_WRITTEN INSTRUCTION_. The lines below are to be quoted exactly, from the first through the one that contains "self.nodes.clear()".

_PROVIDED MATERIAL_.
=-=-=

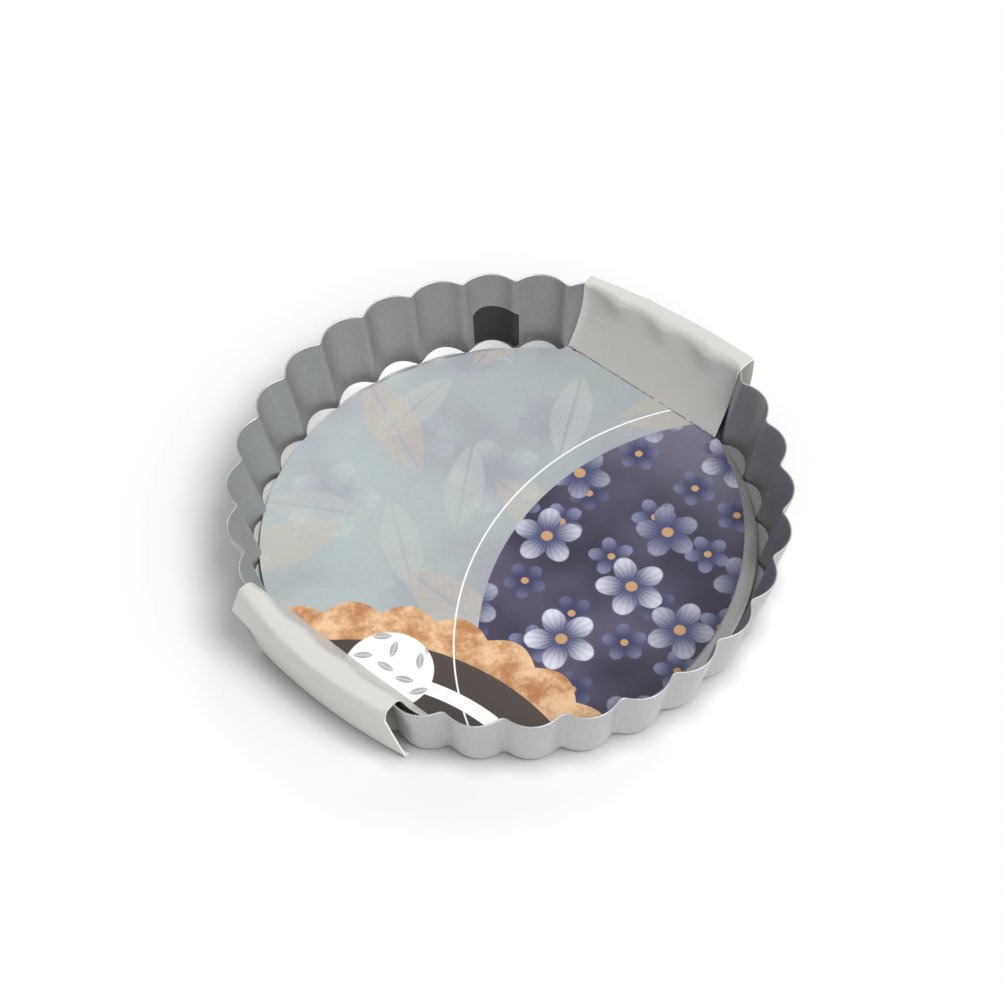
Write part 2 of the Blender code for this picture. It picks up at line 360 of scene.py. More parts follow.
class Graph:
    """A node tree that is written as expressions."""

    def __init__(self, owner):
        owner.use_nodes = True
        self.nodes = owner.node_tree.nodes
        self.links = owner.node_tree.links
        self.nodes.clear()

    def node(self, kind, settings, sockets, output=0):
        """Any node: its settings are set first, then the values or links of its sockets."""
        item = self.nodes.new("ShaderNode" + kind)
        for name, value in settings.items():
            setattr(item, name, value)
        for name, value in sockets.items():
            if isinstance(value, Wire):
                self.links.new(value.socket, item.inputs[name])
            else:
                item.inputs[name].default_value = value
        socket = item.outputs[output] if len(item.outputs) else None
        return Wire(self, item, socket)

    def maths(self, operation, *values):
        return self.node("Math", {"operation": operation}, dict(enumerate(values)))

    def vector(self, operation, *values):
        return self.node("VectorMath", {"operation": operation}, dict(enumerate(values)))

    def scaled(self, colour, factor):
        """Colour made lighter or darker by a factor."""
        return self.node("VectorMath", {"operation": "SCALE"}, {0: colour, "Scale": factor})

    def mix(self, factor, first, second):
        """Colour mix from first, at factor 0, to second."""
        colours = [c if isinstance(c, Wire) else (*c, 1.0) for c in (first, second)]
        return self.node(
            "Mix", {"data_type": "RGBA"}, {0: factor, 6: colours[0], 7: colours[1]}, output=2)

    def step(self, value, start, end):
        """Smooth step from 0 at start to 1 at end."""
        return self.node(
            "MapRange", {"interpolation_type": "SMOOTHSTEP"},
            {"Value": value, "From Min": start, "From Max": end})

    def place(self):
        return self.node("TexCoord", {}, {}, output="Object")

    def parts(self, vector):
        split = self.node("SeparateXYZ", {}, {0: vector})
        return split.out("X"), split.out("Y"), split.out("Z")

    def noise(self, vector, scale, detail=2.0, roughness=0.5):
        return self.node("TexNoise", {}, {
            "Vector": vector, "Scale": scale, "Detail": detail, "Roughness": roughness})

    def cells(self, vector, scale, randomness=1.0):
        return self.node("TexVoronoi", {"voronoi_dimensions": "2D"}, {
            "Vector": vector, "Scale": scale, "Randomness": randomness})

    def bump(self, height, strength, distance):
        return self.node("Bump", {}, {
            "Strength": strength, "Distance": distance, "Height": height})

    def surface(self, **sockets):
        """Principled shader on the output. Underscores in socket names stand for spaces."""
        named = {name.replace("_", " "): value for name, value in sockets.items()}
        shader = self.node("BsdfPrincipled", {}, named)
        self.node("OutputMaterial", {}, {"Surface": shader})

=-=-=

_SOLUTION_.
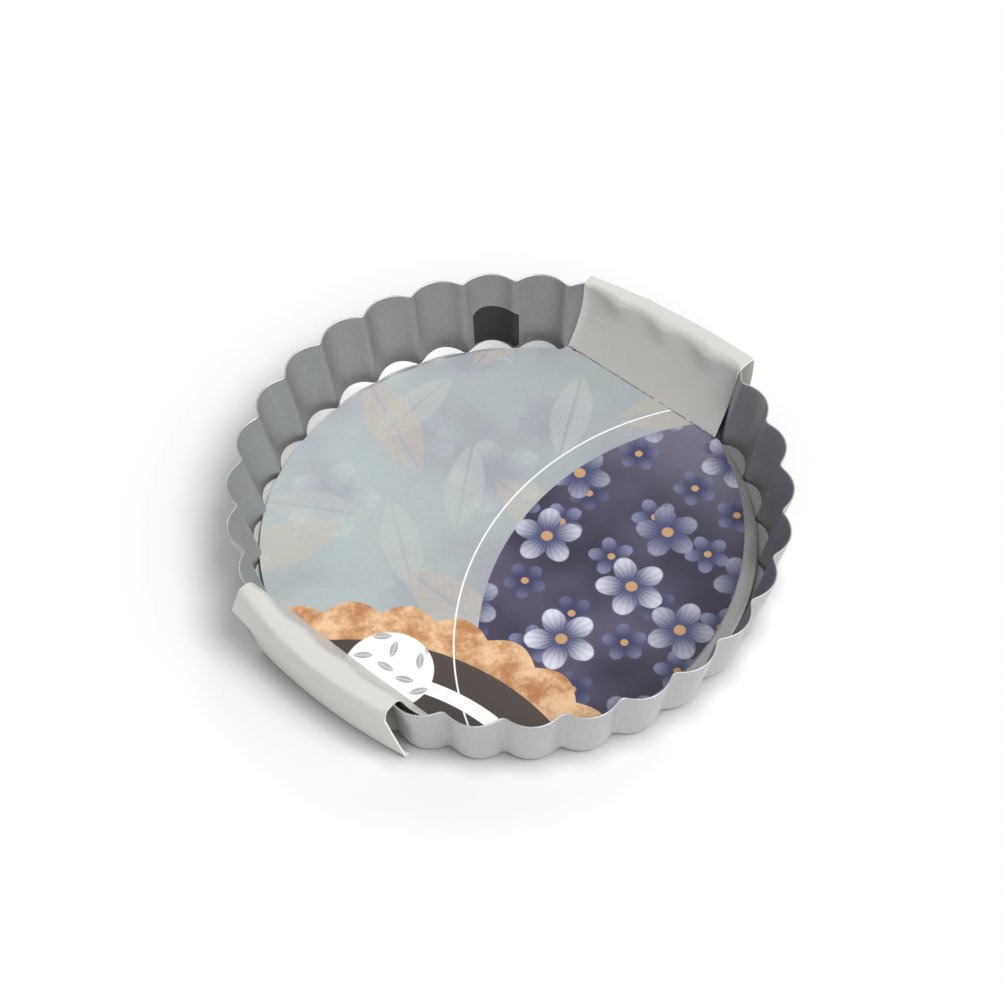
Write part 2 of the Blender code for this picture. It picks up at line 360 of scene.py. More parts follow.
class Graph:
    """A node tree that is written as expressions."""

    def __init__(self, owner):
        owner.use_nodes = True
        self.nodes = owner.node_tree.nodes
        self.links = owner.node_tree.links
        self.nodes.clear()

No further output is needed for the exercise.